Recorded information
━━━━━━━━━━━━━━━━━━━━━━━━━━━━━━

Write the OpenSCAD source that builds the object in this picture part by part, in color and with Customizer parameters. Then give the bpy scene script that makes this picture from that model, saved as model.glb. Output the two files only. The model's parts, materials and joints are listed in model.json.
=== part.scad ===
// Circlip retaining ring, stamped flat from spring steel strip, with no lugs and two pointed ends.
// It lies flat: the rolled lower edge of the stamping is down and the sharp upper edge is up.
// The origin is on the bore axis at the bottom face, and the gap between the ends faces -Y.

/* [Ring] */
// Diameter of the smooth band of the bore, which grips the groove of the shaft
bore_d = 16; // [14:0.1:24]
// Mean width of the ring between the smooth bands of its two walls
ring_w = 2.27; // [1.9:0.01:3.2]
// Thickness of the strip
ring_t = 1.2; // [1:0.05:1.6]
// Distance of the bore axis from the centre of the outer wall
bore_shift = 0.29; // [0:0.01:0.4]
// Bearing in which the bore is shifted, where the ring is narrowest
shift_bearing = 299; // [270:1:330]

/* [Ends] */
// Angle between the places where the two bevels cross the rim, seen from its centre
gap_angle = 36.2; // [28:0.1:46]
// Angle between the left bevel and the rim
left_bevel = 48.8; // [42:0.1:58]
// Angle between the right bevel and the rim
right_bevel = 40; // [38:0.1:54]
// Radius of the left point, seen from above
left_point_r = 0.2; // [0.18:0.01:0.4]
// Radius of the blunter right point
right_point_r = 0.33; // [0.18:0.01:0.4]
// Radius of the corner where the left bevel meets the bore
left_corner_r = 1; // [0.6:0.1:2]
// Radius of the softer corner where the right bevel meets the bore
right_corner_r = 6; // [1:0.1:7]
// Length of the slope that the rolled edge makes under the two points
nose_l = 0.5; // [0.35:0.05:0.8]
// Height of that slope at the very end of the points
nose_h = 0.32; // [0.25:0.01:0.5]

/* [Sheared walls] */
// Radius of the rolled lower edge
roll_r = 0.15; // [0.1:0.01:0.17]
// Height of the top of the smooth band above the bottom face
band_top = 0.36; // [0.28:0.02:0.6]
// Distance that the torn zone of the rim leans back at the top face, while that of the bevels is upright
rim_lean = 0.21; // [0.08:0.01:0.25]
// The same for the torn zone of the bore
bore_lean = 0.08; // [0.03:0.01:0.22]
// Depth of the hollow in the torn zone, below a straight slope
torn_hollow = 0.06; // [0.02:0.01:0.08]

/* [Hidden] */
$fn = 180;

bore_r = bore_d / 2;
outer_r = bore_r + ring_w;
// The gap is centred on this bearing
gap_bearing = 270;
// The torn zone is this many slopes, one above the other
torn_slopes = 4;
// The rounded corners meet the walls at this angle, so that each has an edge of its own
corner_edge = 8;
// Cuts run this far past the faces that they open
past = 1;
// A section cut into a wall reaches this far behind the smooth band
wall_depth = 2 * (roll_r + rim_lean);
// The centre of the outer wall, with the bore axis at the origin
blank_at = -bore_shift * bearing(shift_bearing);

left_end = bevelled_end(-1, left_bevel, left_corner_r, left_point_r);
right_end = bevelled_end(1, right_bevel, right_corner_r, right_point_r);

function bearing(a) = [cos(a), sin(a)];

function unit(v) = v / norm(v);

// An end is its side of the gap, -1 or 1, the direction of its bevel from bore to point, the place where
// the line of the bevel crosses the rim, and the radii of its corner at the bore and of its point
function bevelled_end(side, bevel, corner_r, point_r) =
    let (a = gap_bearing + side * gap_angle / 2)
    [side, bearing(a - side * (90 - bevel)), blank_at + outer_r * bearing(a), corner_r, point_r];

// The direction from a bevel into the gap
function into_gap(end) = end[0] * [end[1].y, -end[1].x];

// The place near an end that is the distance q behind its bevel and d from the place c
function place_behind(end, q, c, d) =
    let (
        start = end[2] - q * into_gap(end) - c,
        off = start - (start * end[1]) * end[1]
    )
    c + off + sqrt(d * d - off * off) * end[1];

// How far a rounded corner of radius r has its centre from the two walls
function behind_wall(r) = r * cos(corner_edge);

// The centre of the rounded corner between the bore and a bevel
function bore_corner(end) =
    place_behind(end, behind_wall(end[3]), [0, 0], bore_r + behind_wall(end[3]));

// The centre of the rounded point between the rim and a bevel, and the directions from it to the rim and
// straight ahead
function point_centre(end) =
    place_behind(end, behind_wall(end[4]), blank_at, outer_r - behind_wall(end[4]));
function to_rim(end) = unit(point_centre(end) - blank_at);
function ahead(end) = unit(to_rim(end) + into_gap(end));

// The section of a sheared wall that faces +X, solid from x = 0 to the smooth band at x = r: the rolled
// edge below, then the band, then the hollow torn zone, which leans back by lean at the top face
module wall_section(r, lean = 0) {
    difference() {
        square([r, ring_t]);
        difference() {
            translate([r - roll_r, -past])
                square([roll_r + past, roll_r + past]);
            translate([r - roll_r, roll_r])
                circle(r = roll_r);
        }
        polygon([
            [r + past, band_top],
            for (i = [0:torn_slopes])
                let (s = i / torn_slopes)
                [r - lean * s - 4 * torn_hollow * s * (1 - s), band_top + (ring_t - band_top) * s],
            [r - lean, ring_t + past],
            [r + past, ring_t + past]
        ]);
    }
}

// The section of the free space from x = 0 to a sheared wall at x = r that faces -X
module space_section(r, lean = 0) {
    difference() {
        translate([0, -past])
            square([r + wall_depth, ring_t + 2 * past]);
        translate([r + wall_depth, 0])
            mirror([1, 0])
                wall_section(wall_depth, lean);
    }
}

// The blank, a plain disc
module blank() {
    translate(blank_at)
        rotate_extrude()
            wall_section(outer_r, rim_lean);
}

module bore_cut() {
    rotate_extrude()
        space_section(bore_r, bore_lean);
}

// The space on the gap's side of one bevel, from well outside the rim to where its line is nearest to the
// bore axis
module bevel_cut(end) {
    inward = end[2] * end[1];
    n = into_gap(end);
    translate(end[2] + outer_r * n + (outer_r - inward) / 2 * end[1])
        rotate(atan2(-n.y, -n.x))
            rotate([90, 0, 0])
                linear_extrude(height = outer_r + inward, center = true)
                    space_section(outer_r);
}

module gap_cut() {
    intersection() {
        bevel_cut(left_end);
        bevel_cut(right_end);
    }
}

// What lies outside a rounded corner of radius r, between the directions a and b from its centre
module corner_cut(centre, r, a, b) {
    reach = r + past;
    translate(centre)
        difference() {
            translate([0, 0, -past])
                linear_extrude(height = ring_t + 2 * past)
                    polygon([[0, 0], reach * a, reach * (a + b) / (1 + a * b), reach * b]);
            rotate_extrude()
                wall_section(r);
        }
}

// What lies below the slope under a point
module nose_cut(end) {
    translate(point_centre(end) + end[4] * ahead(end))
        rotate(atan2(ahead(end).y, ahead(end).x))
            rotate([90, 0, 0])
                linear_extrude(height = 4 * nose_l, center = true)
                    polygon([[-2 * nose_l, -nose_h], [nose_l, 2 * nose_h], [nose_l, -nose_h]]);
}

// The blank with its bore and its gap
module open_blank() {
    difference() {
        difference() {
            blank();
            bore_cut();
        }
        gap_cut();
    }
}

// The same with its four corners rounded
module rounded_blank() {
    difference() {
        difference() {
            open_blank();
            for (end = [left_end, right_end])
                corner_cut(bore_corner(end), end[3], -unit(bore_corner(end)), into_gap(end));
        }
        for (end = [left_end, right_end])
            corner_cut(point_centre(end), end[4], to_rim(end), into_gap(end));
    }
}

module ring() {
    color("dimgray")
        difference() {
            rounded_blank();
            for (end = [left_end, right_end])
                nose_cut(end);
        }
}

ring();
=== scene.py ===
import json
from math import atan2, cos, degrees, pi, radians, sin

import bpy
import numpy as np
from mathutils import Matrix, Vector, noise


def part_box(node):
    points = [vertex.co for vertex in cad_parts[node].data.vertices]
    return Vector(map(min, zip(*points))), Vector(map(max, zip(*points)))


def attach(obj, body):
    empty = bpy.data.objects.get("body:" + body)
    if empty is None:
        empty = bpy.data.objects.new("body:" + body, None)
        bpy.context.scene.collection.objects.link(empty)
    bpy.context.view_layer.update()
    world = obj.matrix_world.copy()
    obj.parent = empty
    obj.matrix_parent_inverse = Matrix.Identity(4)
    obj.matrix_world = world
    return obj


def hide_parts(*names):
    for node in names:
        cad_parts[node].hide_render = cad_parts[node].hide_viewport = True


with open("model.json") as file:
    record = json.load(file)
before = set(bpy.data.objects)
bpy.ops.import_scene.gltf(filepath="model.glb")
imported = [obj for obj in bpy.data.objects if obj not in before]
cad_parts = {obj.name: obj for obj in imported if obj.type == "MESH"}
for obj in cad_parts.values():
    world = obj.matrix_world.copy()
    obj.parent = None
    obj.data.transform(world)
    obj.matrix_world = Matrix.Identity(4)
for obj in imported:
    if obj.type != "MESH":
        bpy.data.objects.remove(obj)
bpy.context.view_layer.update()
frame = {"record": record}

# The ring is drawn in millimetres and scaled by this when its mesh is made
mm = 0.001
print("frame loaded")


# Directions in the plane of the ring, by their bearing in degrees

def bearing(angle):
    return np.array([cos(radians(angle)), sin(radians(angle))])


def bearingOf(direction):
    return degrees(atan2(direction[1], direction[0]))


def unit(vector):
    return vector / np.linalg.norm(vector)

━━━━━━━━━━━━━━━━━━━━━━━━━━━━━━

What to do
Exactly reproduce the lines that run from the line bearing "and its gap" through the line bearing "obj.matrix_world = world", with both end lines included.

Finished task
// The blank with its bore and its gap
module open_blank() {
    difference() {
        difference() {
            blank();
            bore_cut();
        }
        gap_cut();
    }
}

// The same with its four corners rounded
module rounded_blank() {
    difference() {
        difference() {
            open_blank();
            for (end = [left_end, right_end])
                corner_cut(bore_corner(end), end[3], -unit(bore_corner(end)), into_gap(end));
        }
        for (end = [left_end, right_end])
            corner_cut(point_centre(end), end[4], to_rim(end), into_gap(end));
    }
}

module ring() {
    color("dimgray")
        difference() {
            rounded_blank();
            for (end = [left_end, right_end])
                nose_cut(end);
        }
}

ring();
=== scene.py ===
import json
from math import atan2, cos, degrees, pi, radians, sin

import bpy
import numpy as np
from mathutils import Matrix, Vector, noise


def part_box(node):
    points = [vertex.co for vertex in cad_parts[node].data.vertices]
    return Vector(map(min, zip(*points))), Vector(map(max, zip(*points)))


def attach(obj, body):
    empty = bpy.data.objects.get("body:" + body)
    if empty is None:
        empty = bpy.data.objects.new("body:" + body, None)
        bpy.context.scene.collection.objects.link(empty)
    bpy.context.view_layer.update()
    world = obj.matrix_world.copy()
    obj.parent = empty
    obj.matrix_parent_inverse = Matrix.Identity(4)
    obj.matrix_world = world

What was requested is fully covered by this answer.